I don’t have a baby bump yet. Just a bloat bump. I’ve been so bloat-y! It doesn’t really matter what I eat, it’s just what’s happening right now.

Cravings

Dairy: lately I have been really craving dairy.  I just plowed down a coconut Chobani that I impulse-purchased at Target. Normally I don’t really do dairy because I don’t think I digest it well and it makes me itchy, which I think is a histamine reaction. But itchiness be damned, I am plowing through all kinds of yogurt, milk-based smoothies, and cheese when I can get it.

Fruit: I craved fresh fruit with Squish, too. No complaints here, especially since Spring is around the corner and berry season is almost upon us!

Aversions:

Beer. It would break my heart if I was allowed to have any. But since I became pregnant I really haven’t been in the mood for beer. My body was even telling me before I knew that it was time to cut back, I guess. Same goes for wine and other alcohol. Which is great, if I don’t want it I won’t miss it!

Energy:

My energy sort of comes and goes, but I definitely am much more tired than before. And it’s a different kind of tired, I’ll be doing something, and my body just sort of revolts and I need to go lay down RIGHT NOW. Which is annoying when I’m in the middle of cooking or playing with Squish or something, but Hulk has been amazing at stepping in to finish up what I was working on so I can go lay down.

Morning Sickness:

I just started getting it here and there. Mostly if I go too long without eating. I find that if I eat something substantial first thing in the morning (last week it was 2 hb eggs and a ton of water) then I’m good for a while.

Other Symptoms:

Bathroom breaks: pit stops are definitely more frequent.
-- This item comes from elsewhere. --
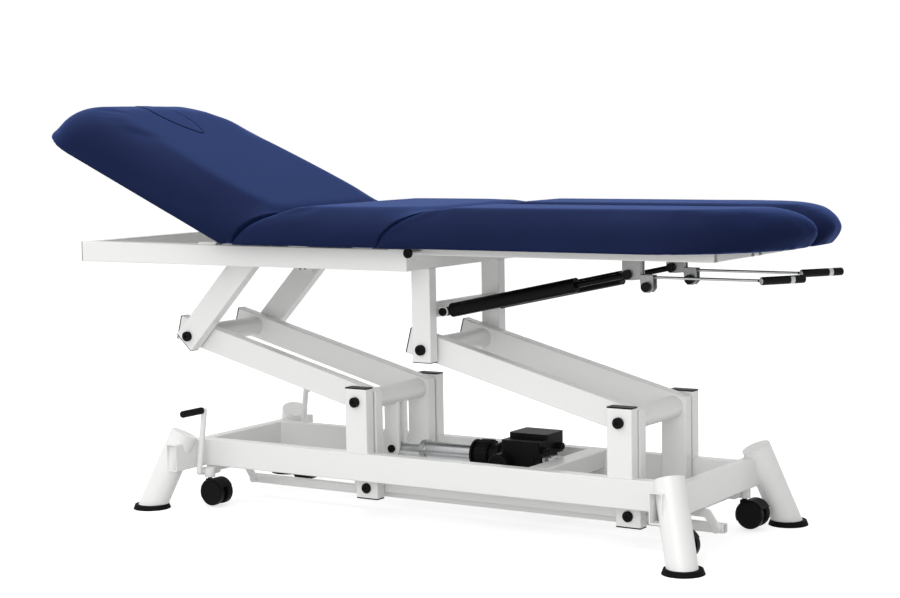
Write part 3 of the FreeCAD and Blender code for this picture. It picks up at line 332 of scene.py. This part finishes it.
def besideMiddle(tree, middle, reach):
    # 1 further than reach from the planes at this distance each side of the couch's middle, in mm
    split = tree.nodes.new("ShaderNodeSeparateXYZ")
    tree.links.new(objectPlace(tree), split.inputs[0])
    away = maths(tree, "SUBTRACT", maths(tree, "ABSOLUTE", split.outputs["Y"]), middle * mm)
    return maths(tree, "GREATER_THAN", maths(tree, "ABSOLUTE", away), reach * mm)


def alongWay(tree, start, way, bands):
    # 1 inside any of the bands, which are distances in mm from the start
    dot = tree.nodes.new("ShaderNodeVectorMath")
    dot.operation = "DOT_PRODUCT"
    tree.links.new(objectPlace(tree), dot.inputs[0])
    dot.inputs[1].default_value = way
    offset = start.dot(way)
    total = None
    for low, high in bands:
        above = maths(tree, "GREATER_THAN", dot.outputs["Value"], offset + low * mm)
        below = maths(tree, "LESS_THAN", dot.outputs["Value"], offset + high * mm)
        band = maths(tree, "MULTIPLY", above, below)
        total = band if total is None else maths(tree, "MAXIMUM", total, band)
    return total


def makeTwoFinish(name, metal, mask, *maskSettings):
    s = metalLooks[metal]
    tree, shader = newMaterial(name, Specular_IOR_Level=0.08)
    black = mask(tree, *maskSettings)
    colour = mixColour(tree, black, s["colour"], blackLooks["blackPlastic"]["colour"])
    addTone(tree, shader, colour, s["drift"], metalPattern["tone"])
    tree.links.new(maths(tree, "SUBTRACT", 1.0, black), shader.inputs["Metallic"])
    grain = addGrain(tree, twoFinishGrain["cells"], twoFinishGrain["fine"])
    rough = mapRange(tree, grain, 0.2, 0.9, s["rough"] - 0.06, s["rough"] + 0.08)
    tree.links.new(rough, shader.inputs["Roughness"])
    addBump(tree, shader, grain, 0.4, metalPattern["high"])


makePaint(paintLook)
for name, look in blackLooks.items():
    makeBlack(name, look)
for name in ("zincSteel", "greyAluminium"):
    makeMetal(name, metalLooks[name])
makeLeatherette(leatherLook)
makeLining(liningLook)
makeTwoFinish("bracketSteel", "darkZinc", besideMiddle, bracketLook["middle"], bracketLook["reach"])
gripWay = Vector((math.cos(gripLook["slant"]), math.sin(gripLook["slant"]), 0.0))
bendX, bendY, bendZ = gripLook["bend"]
for side, sign in (("Near", -1), ("Far", 1)):
    gripStart = at(bendX, bendY * sign, bendZ) - gripWay * gripLook["back"] * mm
    makeTwoFinish("handleSteel" + side, "zincSteel", alongWay, gripStart, gripWay, gripLook["black"])

finishOf = {
    "paintedSteel": ["base_side_rails", "base_cross_rails", "splayed_legs", "pivot_posts", "base_brackets",
                     "head_arm_sides", "head_arm_tubes", "foot_arm_sides", "foot_arm_tubes", "tie_bars",
                     "upper_side_rails", "upper_cross_rails", "upper_legs", "hinge_brackets", "head_shaft",
                     "foot_shaft", "castor_link", "backrest_frame", "leg_frame_near", "leg_frame_far"],
    "blackRubber": ["rubber_feet"],
    "blackPlastic": ["post_caps", "lower_pivot_bolts", "head_arm_caps", "foot_arm_caps", "upper_caps",
                     "pedal_grips", "control_box", "gear_housing", "motor_barrel", "wheels_head_near",
                     "wheels_head_far", "wheels_foot_near", "wheels_foot_far", "castor_head_near",
                     "castor_head_far", "castor_foot_near", "castor_foot_far"],
    "springLacquer": ["leg_spring_body_near", "leg_spring_body_far", "backrest_spring_body",
                      "leg_spring_rod_near", "leg_spring_rod_far", "backrest_spring_rod"],
    "zincSteel": ["actuator_eye"],
    "bracketSteel": ["leg_bracket_near", "leg_bracket_far"],
    "handleSteelNear": ["release_handle_near"],
    "handleSteelFar": ["release_handle_far"],
    "greyAluminium": ["actuator_tube", "actuator_rod"],
    "blackLining": ["seat_board", "backrest_board", "leg_board_near", "leg_board_far"],
    "navyLeatherette": ["seat_cushion", "backrest_cushion", "face_plug", "leg_cushion_near",
                        "leg_cushion_far"],
}
for finish, names in finishOf.items():
    for name in names:
        nodes[name].data.materials.clear()
        nodes[name].data.materials.append(bpy.data.materials[finish])
print("stage: materials")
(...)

Sore boobs: Ow. Not fun, and ’nuff said. You’re telling me they’re going to get BIGGER?!?

Light cramping: I’ve been getting a light achyness I feel now and then, especially when I’ve been sitting still for a really long time (hello, trans-continental flights!) It totally freaked me out at first until Dr. Google assured me it was a common symptom of everything growing and getting arranged down in there. I just don’t remember getting achy with Squish. Oh boy, something new!

Heartburn/Indigestion: Yup. It’s nuts. I’m popping Tums like I have stock in them.

 

Weight gain: I keep forgetting to weigh myself. Maybe 2 lbs?

Other Stuff:

Best moment: breaking the news to family and friends. We didn’t wait this time. I hate keeping secrets.
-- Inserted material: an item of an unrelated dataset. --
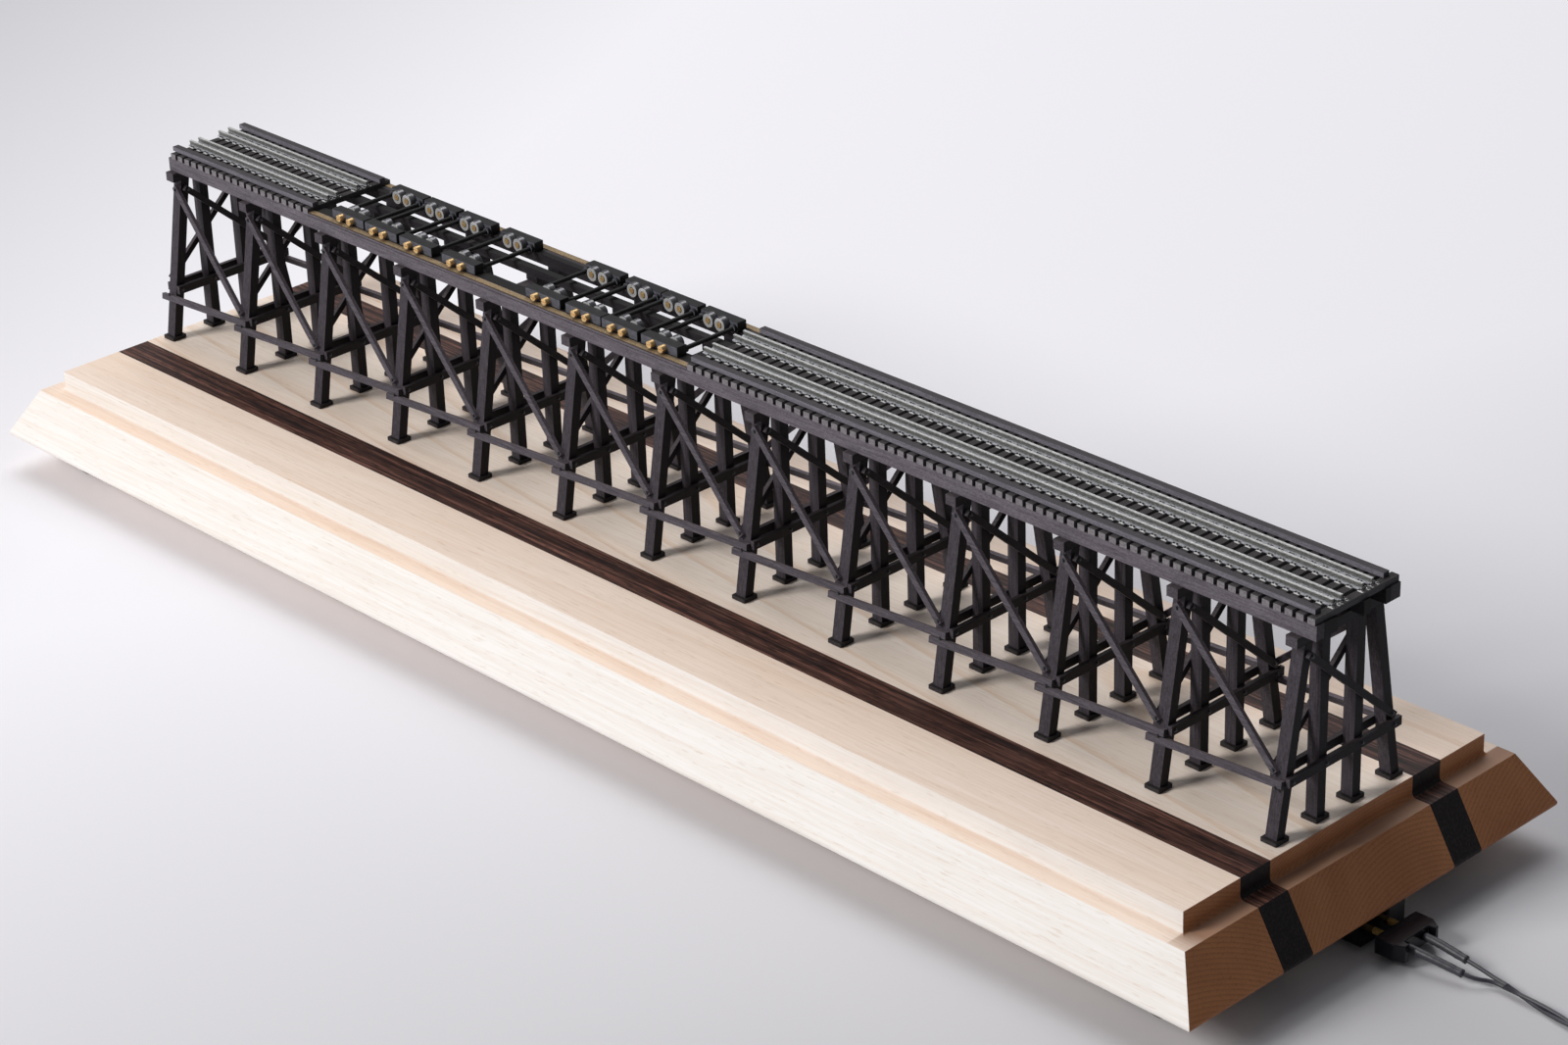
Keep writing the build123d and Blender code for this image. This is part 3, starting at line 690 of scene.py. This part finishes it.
along_x = (90.0, 2200.0, 2200.0)
along_y = (2200.0, 90.0, 2200.0)
along_z = (2200.0, 2200.0, 90.0)
front_maple = maple("maple_front", (-0.105, -0.070), (0.0, math.radians(1.2), math.radians(-2.0)), 0.35)
middle_maple = maple("maple_middle", (0.030, -0.045), (0.0, math.radians(2.5), math.radians(3.0)), 1.0)
rear_maple = maple("maple_rear", (0.120, -0.080), (0.0, math.radians(-1.5), math.radians(2.0)), 0.8)
wenge_mat = wenge()
# the last numbers are painted light and shade: the tone of upper faces, of +X faces and under the track's
# middle
post_mat = timber("post_timber", along_z, (0.030, 0.026, 0.032), (0.070, 0.060, 0.072), 0.8, 0.25)
pad_mat = timber("pad_timber", along_y, (0.020, 0.017, 0.019), (0.045, 0.039, 0.042), 0.7, 0.5)
beam_mat = timber("beam_timber", along_x, (0.085, 0.074, 0.088), (0.158, 0.140, 0.164), 0.36, 0.4, 0.16)
guard_mat = timber("guard_timber", along_x, (0.135, 0.126, 0.150), (0.225, 0.214, 0.250), 0.30, 0.3)
brace_mat = timber("brace_timber", along_x, (0.050, 0.044, 0.053), (0.112, 0.100, 0.118), 1.7, 0.4)
cross_mat = timber("cross_timber", along_y, (0.042, 0.036, 0.043), (0.096, 0.084, 0.098), 0.8, 0.25)
tie_mat = timber("tie_timber", along_y, (0.150, 0.140, 0.150), (0.245, 0.232, 0.248), 0.15, 0.3)
rubber_mat = plastic("rubber", (0.02, 0.02, 0.02), 0.75, 0.00003)
screw_mat = metal("screw_steel", (0.5, 0.5, 0.5), 0.35)
brass_mat = metal("brass", (0.86, 0.59, 0.27), 0.30, 0.15, 1400.0, (0.58, 0.37, 0.16), 0.6)
strip_mat = metal("strip_brass", (0.40, 0.29, 0.16), 0.45, 0.1, 2600.0, (0.17, 0.12, 0.07), 0.6)
pin_mat = metal("pin_brass", (0.95, 0.62, 0.20), 0.25, tint=(0.75, 0.45, 0.12), metallic=0.6)
plate_mat = metal("plate_metal", (0.80, 0.80, 0.80), 0.35, metallic=0.2)
spike_mat = metal("spike_metal", (0.30, 0.29, 0.28), 0.35, 0.15, 1500.0, (0.04, 0.035, 0.03))
bolt_mat = metal("bolt_metal", (0.10, 0.10, 0.11), 0.45, 0.1, 1500.0)
rail_mat = rail_metal()
block_mat = block_black()
plug_mat = plastic("plug_black", (0.005, 0.005, 0.008), 0.14, sheen=0.32)
wire_mat = plastic("wire_grey", (0.035, 0.035, 0.045), 0.42)
sleeve_mat = plastic("sleeve_grey", (0.055, 0.055, 0.066), 0.45, 0.00004)

finish = {
    "front_board": front_maple, "middle_board": middle_maple, "rear_board": rear_maple,
    "inlay_strips": wenge_mat, "rubber_feet": rubber_mat, "foot_screws": screw_mat,
    "post_pads": pad_mat, "posts": post_mat, "caps": cross_mat, "sash_braces": cross_mat,
    "sway_braces": cross_mat, "girts": brace_mat, "lengthwise_braces": brace_mat,
    "stringers": beam_mat, "guard_timbers": guard_mat, "ties": tie_mat,
    "brass_strips": strip_mat, "feed_rods": brass_mat, "rails": rail_mat,
    "socket": plug_mat, "plug": plug_mat, "plug_pins": pin_mat, "far_plug": plug_mat,
}
for name, node in nodes.items():
    if name.startswith("rollers_"):
        x_axle = CARRIAGE_X[int(name[8]) - 1] + (-AXLE_DX if name.endswith("a") else AXLE_DX)
        look = roller_metal("roller_steel_" + name[8:], x_axle)
    elif name.endswith("_frame"):
        look = block_mat
    elif name.startswith("carriage_"):
        look = brass_mat
    else:
        look = finish.get(name, plug_mat)
    node.data.materials.clear()
    node.data.materials.append(look)
for piece, look in ((lead, wire_mat), (front_tail, wire_mat), (rear_tail, wire_mat),
                    (front_sleeve, sleeve_mat), (rear_sleeve, sleeve_mat), (strap_obj, plug_mat),
                    (plates_obj, plate_mat), (spikes_obj, spike_mat), (bolts_obj, bolt_mat)):
    piece.data.materials.append(look)

# eased edges on the pads and the moulded plug
for name, width in (("post_pads", 0.4), ("plug", 0.8)):
    join = nodes[name].modifiers.new("joined_faces", "WELD")
    join.merge_threshold = 0.01 * MM
    ease = nodes[name].modifiers.new("eased_edges", "BEVEL")
    ease.width = width * MM
    ease.segments = 3
    ease.limit_method = "ANGLE"
    ease.angle_limit = math.radians(35)

# ---- floor, light --------------------------------------------------------------------------
floor_mesh = bpy.data.meshes.new("floor")
floor_mesh.from_pydata([(-8, -8, 0), (8, -8, 0), (8, 8, 0), (-8, 8, 0)], [], [(0, 1, 2, 3)])
floor = bpy.data.objects.new("floor", floor_mesh)
scene.collection.objects.link(floor)
# the floor's tone is painted light and shade in two runs: darker toward -X as a painted vignette, and
# darker toward +X and the front as painted shade
floor_mat = Shade("floor", 0.9)
vignette_run = floor_mat.axis(floor_mat.space((1, 1, 1), (0, 0, math.radians(-26.6))), "X")
shade_run = floor_mat.axis(floor_mat.space((1, 1, 1), (0, 0, math.radians(21.8))), "X")
painted_vignette = floor_mat.ramp(floor_mat.step(vignette_run, -0.56, -0.24),
                       [(0.0, (0.59, 0.585, 0.61)), (0.5, (0.74, 0.735, 0.76)), (1.0, (0.90, 0.89, 0.925))])
painted_shade_ramp = floor_mat.ramp(floor_mat.step(shade_run, -0.1, 0.44),
                      [(0.0, (1.0,)), (0.55, (0.76, 0.76, 0.755)), (1.0, (0.50, 0.50, 0.495))])
floor_mat.colour(floor_mat.mix(1.0, painted_vignette, painted_shade_ramp, "MULTIPLY"))
floor.data.materials.append(floor_mat.mat)

world = bpy.data.worlds.new("world")
scene.world = world
world.use_nodes = True
world.node_tree.nodes["Background"].inputs["Color"].default_value = (0.80, 0.82, 0.88, 1.0)
world.node_tree.nodes["Background"].inputs["Strength"].default_value = 0.16


def area_light(name, place, target, size, power, colour):
    data = bpy.data.lights.new(name, "AREA")
    data.shape = "RECTANGLE"
    data.size, data.size_y = size
    data.energy = power
    data.color = colour
    obj = bpy.data.objects.new(name, data)
    obj.location = place
    obj.rotation_euler = (Vector(target) - Vector(place)).to_track_quat("-Z", "Y").to_euler()
    scene.collection.objects.link(obj)


area_light("key", (-1.38, -3.05, 2.2), (0.0, 0.0, 0.05), (1.2, 1.3), 120.0, (1.0, 0.985, 0.97))
area_light("overhead", (-1.1, 0.9, 2.5), (0.0, 0.0, 0.0), (2.4, 2.4), 50.0, (0.985, 0.985, 1.0))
Worst moment: All the emotions! Bah! I’m a total nutcase right now. Yesterday I was bawling because I spaced out and slept through my first physical therapy appointment. I’ve also cried when Squish dumped a cup of milk on the rug (yes, literally crying over spilled milk), crying when I was late to brunch with some friends, and crying because someone sent me an email and I thought their tone was mean. I went from being a person who rarely cries to one you would think just watched that Sarah McLachlan ASPCA commercial every 20 minutes. Oh, those poor puppies. I’m tearing up again …

I’m also having to practice great restraint to not go out and start buying all sorts of baby stuff and maternity clothes. I’m just so excited, and now that I’ve been through it once already I’m, like, totally focused on what I need and how to get it. I just want to nest! Patience, grasshopper, patience!